Некрасиво тогда вышло. По отношению ко всем.

– Я не доношу, товарищ капитан. – Маша дернулась так, словно он ее по спине кнутом ударил. – И тебе об этом прекрасно известно. И если ты, Осипов, спишь на работе, то это только твои проблемы. Я увидела, кто-то еще или сам полковник Томилин – мне все равно. И да, я к тебе по делу.

Маша уселась за пустующий стол напротив Осипова. Раньше там его коллега трудилась, все больше над отчетами, которые он при острой занятости на нее спихивал. Нет, он любил писать отчеты. Но ему все время было некогда.

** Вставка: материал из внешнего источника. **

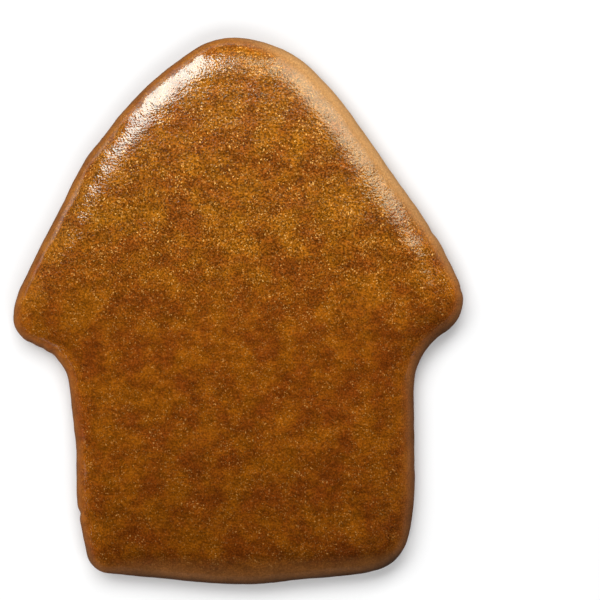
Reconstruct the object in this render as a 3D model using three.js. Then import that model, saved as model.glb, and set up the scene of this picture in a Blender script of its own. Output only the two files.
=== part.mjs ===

Теперь коллега ушла в декрет. Стол пустовал. Горы бумаг множились.

Окинув бумажные залежи тоскливым взглядом, Осипов проговорил:

– Не хочешь на время декрета моей коллеги к нам в отдел перевестись, Маша?

– Нет. Мне на своем рабочем месте забот хватает, – поняла она его «заманчивое» предложение. – Так вот, о деле… Агентура мне донесла, что вчера вернулся из мест заключения некто Карелин. Был осужден на двенадцать лет за убийство с отягчающими, вышел по УДО.

– И? – Осипов широко развел руки, тряхнул головой с выдвинутым подбородком. – Что дальше?

– Это мой участок. Мне надо знать, что он за человек?

– Придет к тебе, установишь, – фыркнул капитан, рассматривая Машу как-то странно. – Он же в соответствии со статьей, по которой был осужден, должен к тебе прийти?

– Должен. Жду завтра. А сегодня хотела навести о нем справки. У коллег. – Она выразительно оглядела бумажные залежи на столе, за которым сидела, и с ехидством добавила: – Которые мне как будто друзья.

Осипов похлопал себя по карманам. Нашел последнюю пластинку жевательной резинки, сунул в рот. Принялся лениво жевать, чтобы потянуть время.

Ответ надо было хорошо обдумать, потому что Маша могла быть в курсе, что именно связывало Осипова и Карелина. Разговор с ней на эту тему, конечно же, никогда прежде не возникал. Она на тот момент даже еще здесь не работала, но…

Но очень много злых языков вокруг. Могли и намолотить чего не надо.

– Так что скажешь о Карелине, товарищ капитан?

Маша смотрела…

Ёлки! Она смотрела именно так, как он и опасался. Она была в курсе. Ее уже просветили доброхоты всякие.